I t can be tricky to define exactly who is an Irish author. Many contemporary writers who live outside Ireland are absolutely considered Irish authors. Some authors are hardly associated with Ireland at all, but Ireland might have been important to them. C S Lewis , who was born in Belfast, wrote of “our old Irish mythology” and delighted in the spirit and beauty with which W B Yeats brought it to life.
There are many kinds of Irish author, often drawing their own background, from the gritty setting of Roddy Doyle’s Barrytown trilogy, to the Anglo-Irish landowners wryly observed by Molly Keane in Good Behaviour . The selection below is for an English language readership, but there are also authors who write in Irish (Gaelic), and some — including Brendan Behan, known for his autobiographical novel Borstal Boy — who have published in both English and Irish.
A turbulent history provides plenty of material for Irish authors; take your pick from colonisation, famine, rebellion, a powerful church, sectarian conflict, or rapid social change. Emigration is also a big part of Ireland’s history, and unsurprisingly there is literature — from 1930s Brooklyn in Frank McCourt’s memoir Angela’s Ashes to 1970s Birmingham in Kit de Waal’s The Trick to Time — that explores the Irish immigrant experience.

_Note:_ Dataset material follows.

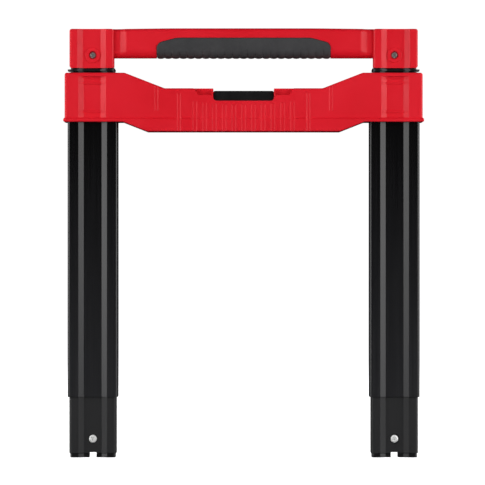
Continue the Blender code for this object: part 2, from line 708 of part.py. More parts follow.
# Handle -------------------------------------------------------------------------------------------
def smooth(value):
    value = min(max(value, 0.0), 1.0)
    return value * value * (3 - 2 * value)


def bar_section(x):
    """The hand bar's section at x: flat front and rear, a small radius on top and a large one below."""
    neck = smooth((abs(x) - NECK_X[0]) / (NECK_X[1] - NECK_X[0]))
    deep = BAR_HALF_DEPTH + (NECK_HALF_DEPTH - BAR_HALF_DEPTH) * neck
    top = BAR_TOP + (CAP_TOP - BAR_TOP) * smooth((abs(x) - 0.0750) / 0.0750)
    low = min(BAR_ROUND, deep - 0.0007)
    return rounded([(LEG_Y - deep, BAR_LOW, low), (LEG_Y + deep, BAR_LOW, low),
                    (LEG_Y + deep, top, 0.0045), (LEG_Y - deep, top, 0.0045)], 5)


def bar_stations():
    """Close together where the bar changes, and far apart where it is straight."""
    end = CAP_X - CAP_HALF[0] + 0.004
    ramp = [NECK_X[0] + (NECK_X[1] - NECK_X[0]) * k / 6 for k in range(7)]
    crown = [0.0750, 0.0900, 0.1050, 0.1200]
    right = sorted(crown + ramp + [end])
    return [-x for x in reversed(right)] + right


def make_cap_form(sign):
    """A handle end: the legs' section, rounded over the top and at the lower corners."""
    leg, middle = sign * LEG_X, sign * CAP_X
    half_x, half_y = CAP_HALF
    made = prism("cap", channelled(middle, CAP_HALF, 0.0022), CAP_LOW, CAP_TOP, "Z", None, CUTTERS)
    wide, deep = half_x + 0.0001, half_y + 0.0001
    front = rectangle(middle - wide, CAP_LOW, middle + wide, CAP_TOP, 0.0030)
    side = rounded([(LEG_Y - deep, CAP_LOW, 0), (LEG_Y + deep, CAP_LOW, 0),
                    (LEG_Y + deep, CAP_TOP, 0.0020), (LEG_Y - deep, CAP_TOP, 0.0020)])
    overlap(made, prism("cap_front", front, -0.045, 0.005, "Y", None, CUTTERS),
            prism("cap_side", side, leg - 0.030, leg + 0.030, "X", None, CUTTERS))
    reach = half_y - CHANNEL_DEPTH + 0.0014
    boss = rod("cap_boss", (leg, LEG_Y - reach, CAP_SCREW_Z), (leg, LEG_Y + reach, CAP_SCREW_Z),
               0.0088, None, CUTTERS, 28)
    bevel(boss, 0.0009, 2, 60)
    return join(made, boss)


def grip_outline(spread):
    """The grip seen from the front. With no spread its underside has finger ribs, or it is a plain cutter."""
    end = GRIP_HALF + spread
    low = 0.050 if spread else GRIP_LOW
    right = [(end, low, 0), (end, GRIP_END_TOP - 0.0045 + spread, 0.004),
             (end - 0.0035, GRIP_END_TOP + spread, 0.003), (0.0775, GRIP_TOP + spread, 0.012)]
    outline = rounded(right + [(-x, z, r) for x, z, r in reversed(right)])
    if spread:
        return outline
    pitch = 2 * GRIP_HALF / BUMPS
    for k in range(BUMPS):
        for share in (0.06, 0.2, 0.35, 0.5, 0.65, 0.8, 0.94):
            deep = BUMP_DEPTH * math.sin(math.pi * share) ** 0.6
            outline.append(Vector((-GRIP_HALF + pitch * (k + share), GRIP_LOW - deep)))
    return outline


def grip_side(proud):
    """The section round the bar at the grip."""
    deep = BAR_HALF_DEPTH + proud
    low = GRIP_LOW - BUMP_DEPTH - 0.0001
    return rounded([(LEG_Y - deep, low, GRIP_ROUND), (LEG_Y + deep, low, GRIP_ROUND),
                    (LEG_Y + deep, GRIP_TOP + 0.004, 0.0025), (LEG_Y - deep, GRIP_TOP + 0.004, 0.0025)], 5)


def make_grip():
    made = prism("grip", grip_outline(0), LEG_Y - 0.020, LEG_Y + 0.020, "Y", RUBBER)
    overlap(made, prism("grip_side", grip_side(GRIP_PROUD), -0.110, 0.110, "X", None, CUTTERS))
    core = GRIP_CORE + GAP
    hole = rectangle(LEG_Y - core, GRIP_CORE_LOW - GAP, LEG_Y + core, 0.100, 0.004)
    return cut(made, cut_prism(hole, -0.110, 0.110, "X"))


def make_handle_shells():
    """Front and rear halves of the handle, split on the legs' centre plane."""
    form = loft("handle_form", bar_stations(), bar_section, RED)
    join(form, *[make_cap_form(sign) for sign in SIDES.values()])
    seat = prism("grip_seat", grip_outline(GAP), LEG_Y - 0.020, LEG_Y + 0.020, "Y", None, CUTTERS)
    core = rectangle(LEG_Y - GRIP_CORE, GRIP_CORE_LOW, LEG_Y + GRIP_CORE, 0.100, 0.0037)
    cut(seat, cut_prism(core, -0.120, 0.120, "X"))
    cut(form, seat)
    cut(form, *handle_hollows())
    shells = []
    for name, low, high in (("handle_front_shell", -0.050, LEG_Y - GAP / 2),
                            ("handle_rear_shell", LEG_Y + GAP / 2, 0.010)):
        shell = add(name, form.data.copy(), None)
        overlap(shell, box("half", (-0.210, low, 0.040), (0.210, high, 0.100), None, CUTTERS))
        shells.append(shell)
    bpy.data.objects.remove(form, do_unlink=True)
    front, rear = shells
    cut(front, *[c for sign in SIDES.values() for c in cap_screw_cutters(sign)],
        *shell_holes(-0.0280, -0.0180, 0.0018, 12))
    nuts = [nut_prism("cutter", sign, 0.0044, -0.0134, 0.0, CUTTERS) for sign in SIDES.values()]
    holes = [cut_rod((sign * LEG_X, -0.0210, CAP_SCREW_Z), (sign * LEG_X, -0.0100, CAP_SCREW_Z), 0.0028)
             for sign in SIDES.values()]
    cut(rear, *nuts, *holes, *shell_holes(-0.0210, -0.0070, 0.0018, 12),
        *shell_holes(-0.0100, -0.0050, 0.0036, 20))
    return shells


def shell_holes(low, high, radius, sides):
    """Cutters for the screws that hold the two halves of the handle together."""
    return [cut_rod((x, low, SHELL_SCREW_Z), (x, high, SHELL_SCREW_Z), radius, sides)
            for x in shell_screw_places()]


def shell_screw_places():
    return [sign * x for sign in (-1, 1) for x in SHELL_SCREW_X]


def handle_hollows():
    """Ribbed hollows along the bar and the sockets for the inner tubes."""
    hollow_deep, low, high = 0.0078, 0.0650, 0.0905
    edges = [0.0010, 0.0340, 0.0420, 0.0760, 0.0780, 0.1095, 0.1175, 0.1330]
    cutters = []
    for sign in SIDES.values():
        for start, end in zip(edges[::2], edges[1::2]):
            x0, x1 = sorted((sign * start, sign * end))
            cutters.append(cut_box((x0, LEG_Y - hollow_deep, low), (x1, LEG_Y + hollow_deep, high)))
        leg = sign * LEG_X
        socket = channelled(leg, grown(INNER_HALF, GAP), 0.0033)
        cutters.append(cut_prism(socket, 0.040, INNER_TOP + 0.0005, "Z"))
        cutters.append(cut_box((leg - 0.0180, LEG_Y - 0.0055, 0.0690),
                               (leg + 0.0180, LEG_Y + 0.0055, 0.0885)))
    return cutters


def cap_screw_cutters(sign):
    leg = sign * LEG_X
    return [cut_rod((leg, -0.0350, CAP_SCREW_Z), (leg, CAP_SCREW_Y + GAP, CAP_SCREW_Z), 0.0045, 28),
            cut_rod((leg, -0.0350, CAP_SCREW_Z), (leg, -0.0200, CAP_SCREW_Z), 0.0028)]


def nut_prism(name, sign, reach, low, high, collection, finish=None):
    """A hexagon along Y on the cap screw's line."""
    leg = sign * LEG_X
    corners = [(leg + reach * math.cos(math.pi * k / 3) / math.cos(math.pi / 6),
                CAP_SCREW_Z + reach * math.sin(math.pi * k / 3) / math.cos(math.pi / 6)) for k in range(6)]
    return prism(name, corners, low, high, "Y", finish, collection)


def make_nut(side, sign):
    made = nut_prism(f"cap_nut_{side}", sign, 0.0040, -0.0131, -0.0094, PARTS, STEEL)
    leg = sign * LEG_X
    return cut(made, cut_rod((leg, -0.0150, CAP_SCREW_Z), (leg, -0.0080, CAP_SCREW_Z), 0.0027))


# Assembly -------------------------------------------------------------------------------------------
def body(name, place, members, parent=None):
    """An empty on the joint's axis that carries the pieces which move together."""
    holder = bpy.data.objects.new(name, None)
    holder.empty_display_size = 0.02
    holder.location = Vector(place) - (parent.matrix_world.translation if parent else Vector())
    holder.parent = parent
    PARTS.objects.link(holder)
    bpy.context.view_layer.update()
    for member in members:
        member.data.transform(Matrix.Translation(-Vector(place)))
        member.parent = holder
    return holder


def both(make):
    return [make(side, sign) for side, sign in SIDES.items()]


def build():
    fixed = [make_bracket(), make_bracket_cover(), *both(make_outer_tube), *both(make_guide_bush)]
    fixed += [screw(f"cover_screw_{k + 1}", (x, -0.0017, z), 0.0028, 0.0015, 0.0013, 0.0095, -1)
              for k, (x, z) in enumerate(COVER_SCREWS)]
    spring = (0, LEG_Y, -0.0187), (0, LEG_Y, BUTTON_TOP - 0.0028)
    fixed.append(coil("button_spring", *spring, 0.0042, 0.0005, 8))
    middle = both(make_middle_tube) + both(make_collar) + both(make_bottom_plug)
    middle += [screw(f"plug_screw_{side}", (sign * LEG_X, PLUG_SEAT_Y, PLUG_SCREW_Z),
                     PLUG_HEAD_R, 0.0022, 0.0021, 0.0110, 1, 0.0013, 20) for side, sign in SIDES.items()]
    handle = both(make_inner_tube) + both(make_guide_block) + both(make_nut)
    handle += [*make_handle_shells(), make_grip()]
    handle += [screw(f"cap_screw_{side}", (sign * LEG_X, CAP_SCREW_Y, CAP_SCREW_Z),
                     0.0037, 0.0014, 0.0023, 0.0174, 1, 0.0009, 20) for side, sign in SIDES.items()]
    handle += [screw(f"shell_screw_{k + 1}", (x, -0.0097, SHELL_SCREW_Z), 0.0033, 0.0018, 0.0015, 0.0160, -1)
               for k, x in enumerate(shell_screw_places())]
    root = body("fixed_stage", (0, 0, 0), fixed)
    carriage = body("middle_stage", (0, LEG_Y, 0), middle, root)
    top = body("handle_stage", (0, LEG_Y, CAP_LOW), handle, carriage)
    body("button_slide", (0, LEG_Y, 0.0120), [make_button()], root)
    for side, sign in SIDES.items():
        body(f"lock_slide_{side}", (sign * LEG_X, LEG_Y, BOLT_Z), [make_lock_bolt(side, sign)], root)
        pin = make_detent(side, sign)
        spring = bpy.data.objects[f"detent_spring_{side}"]
        spring.data.transform(Matrix.Translation((0, -LEG_Y, -CAP_LOW)))
        spring.parent = top
        body(f"detent_slide_{side}", (sign * LEG_X, LEG_Y, DETENT_Z), [pin], top)


build()
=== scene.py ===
"""Looks of the telescoping pull handle: materials, finer visible pieces, floor, light and camera."""
import json
import math

import bmesh
import bpy
from mathutils import Matrix, Vector


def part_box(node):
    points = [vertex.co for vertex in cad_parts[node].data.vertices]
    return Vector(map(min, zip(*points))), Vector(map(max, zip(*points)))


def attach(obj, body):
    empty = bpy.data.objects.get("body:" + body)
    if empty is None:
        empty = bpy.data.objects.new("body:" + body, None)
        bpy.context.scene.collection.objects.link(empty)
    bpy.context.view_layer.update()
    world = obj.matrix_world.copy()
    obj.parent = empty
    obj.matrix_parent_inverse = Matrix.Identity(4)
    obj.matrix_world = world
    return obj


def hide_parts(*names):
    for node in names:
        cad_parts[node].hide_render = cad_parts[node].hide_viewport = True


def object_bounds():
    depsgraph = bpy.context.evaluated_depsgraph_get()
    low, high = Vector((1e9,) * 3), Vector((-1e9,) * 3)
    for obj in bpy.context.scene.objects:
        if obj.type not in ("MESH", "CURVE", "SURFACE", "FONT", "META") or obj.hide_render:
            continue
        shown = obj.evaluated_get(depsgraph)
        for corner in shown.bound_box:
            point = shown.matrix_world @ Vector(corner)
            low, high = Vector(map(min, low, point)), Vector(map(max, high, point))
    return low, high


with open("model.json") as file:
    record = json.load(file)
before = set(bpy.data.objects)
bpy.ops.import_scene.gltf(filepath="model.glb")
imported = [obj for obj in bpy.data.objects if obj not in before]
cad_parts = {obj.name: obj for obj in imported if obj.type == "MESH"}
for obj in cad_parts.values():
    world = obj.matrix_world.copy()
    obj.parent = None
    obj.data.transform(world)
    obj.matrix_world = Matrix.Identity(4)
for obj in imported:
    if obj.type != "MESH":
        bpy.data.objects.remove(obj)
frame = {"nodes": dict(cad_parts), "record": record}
CAD_LOW, CAD_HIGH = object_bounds()
NODES = frame["nodes"]


# Camera, light and floor ------------------------------------------------------------------
FRONT_PLANE = -0.0340     # the depth at which the picture is PICTURE_WIDTH across
PICTURE_WIDTH = 0.55775
CAMERA_DISTANCE = 3.5
CAMERA_SHIFT = -0.0013    # to the left of the middle of the object
CAMERA_RISE = 0.0004      # above the middle of the object
SENSOR = 36.0
WORLD_LIGHT = 0.03
FLOOR_RADIUS = 14.0
FLOOR_GAP = 0.0002        # between the floor and the lowest face


def make_camera():
    """A long lens straight in front of the object, a little above its middle."""
    data = bpy.data.cameras.new("camera")
    data.sensor_width = SENSOR
    data.lens = SENSOR * CAMERA_DISTANCE / PICTURE_WIDTH
    camera = bpy.data.objects.new("camera", data)
    middle_z = (CAD_LOW.z + CAD_HIGH.z) / 2
    camera.location = (CAMERA_SHIFT, FRONT_PLANE - CAMERA_DISTANCE, middle_z + CAMERA_RISE)
    camera.rotation_euler = (math.radians(90), 0, 0)
    bpy.context.scene.collection.objects.link(camera)
    bpy.context.scene.camera = camera


def area_light(name, place, target, size, power, glossy=True):
    """A soft box that faces a target. One that isn't glossy lights matt surfaces only."""
    data = bpy.data.lights.new(name, "AREA")
    data.shape = "RECTANGLE"
    data.size, data.size_y = size
    data.energy = power
    light = bpy.data.objects.new(name, data)
    light.location = place
    light.rotation_euler = (Vector(target) - Vector(place)).to_track_quat("-Z", "Y").to_euler()
    light.visible_glossy = glossy
    bpy.context.scene.collection.objects.link(light)


def make_lights():
    """On each side a soft box that the tubes' sloping faces reflect, one in front and one behind."""
    for name, sign in (("softbox_left", -1), ("softbox_right", 1)):
        area_light(name, (sign * 1.62, -0.66, 0.10), (0, 0, 0.10), (2.0, 1.60), 29)
        area_light(name + "_bounce", (sign * 1.3, -1.6, 0.3), (0, 0, 0), (1.0, 1.0), 11, False)
        area_light(name + "_rear", (sign * 1.4, 1.7, 0.6), (0, 0, 0), (1.2, 1.2), 16, False)
    world = bpy.data.worlds.new("studio")
    world.use_nodes = True
    background = world.node_tree.nodes["Background"]
    background.inputs["Color"].default_value = (1, 1, 1, 1)
    background.inputs["Strength"].default_value = WORLD_LIGHT
    bpy.context.scene.world = world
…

There are plenty of influential writers in Ireland’s long literary landscape. As well as the classic and modernist icons, there are writers of nonfiction and hybrid styles, but first let’s take a look at some of the contemporary Irish fiction authors that have been recommended here on Five Books .
Contemporary Irish Authors
“It is just the most beautifully written story in which a middle-aged woman talks about the life of her mother, who was an actress. It’s told in such a clever way. It’s so credible. It reads like true account. I certainly recognise references to characters and real people in the book, who would have been on the Irish theatrical scene throughout those decades.” Read more...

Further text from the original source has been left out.